# It happened again



## Lindsey1420 (Jan 28, 2012)

Hey all. So, Jack's biting happened again. Back in late Feb I did a posting about Jack biting my newphew. Well today he growled and went at my brother. Jack didnt get my brother though. I think I have realized what the issue is.
We were at my parents today for easter. Some family came over but not much compared to the major hoildays. It was time for Jack to eat and he would not eat. So I took him outside to walk thinking he had to go. He did and so I just tried to feed him outside where it was quiter. He still wouldnt eat. I took him back inside and he sat in his bed. I tried to hand feed him and he wasnt havent it. My brother was next to me when I was trying to hand feed Jack. Since he wouldnt take it from me I told my brother to try. Nick held out his and and Jack tried to eat. Then Nick held out another handful and thats when Jack growled and went for Nick. At that time the house was starting to get loud. I yelled at Jack and Nick yelled no too. We gave Jack a few mins to clam down and Nick started to hand feed again. We were almost done and this Jack started to lose interest and focus on the noise in the kitchen, turning his head away from my brother, starting to avoid him and the food. I told Nick to back off and not push him to eat. After I notice Jack not mental with me I took him for a walk down to the pond and back up. Nick called Jack over and Jack went to him and everything was all fine and dandy. 

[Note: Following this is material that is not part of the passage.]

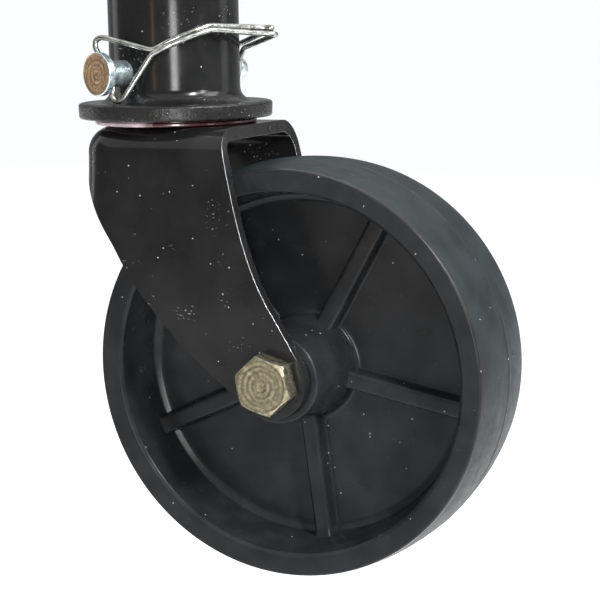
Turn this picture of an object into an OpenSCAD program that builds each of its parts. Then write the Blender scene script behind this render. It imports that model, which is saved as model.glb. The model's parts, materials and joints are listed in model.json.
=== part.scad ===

I think that Jack gets overwhelmed and nervous at too many noises and having more people around him than what he is use to. Does this make sense? The last inncident was kind of the same. Noise, more people than normal, and food seems to lead to nto a good out come. Could my logic be right? And is this fixable? (I do have a trainer that I am going to start working with soon.)


----------



## Ozkar (Jul 4, 2011)

Reading between the lines, I reckon you could be spot on with your thoughts. It's hard to say for sure without viewing the behaviour. But perhaps your behaviourist can either support or offer other thoughts. It's a hard one. Not one I can say I have come across myself. But you sound like you have a good handle on the reasons.

It might just be a bit much.. Noise, activity, strangers, food, environment all giving pup sensory overload. If it is, the only solution is to condition pup to it slowly. So I guess that means you will have to do lots more entertaining.............


----------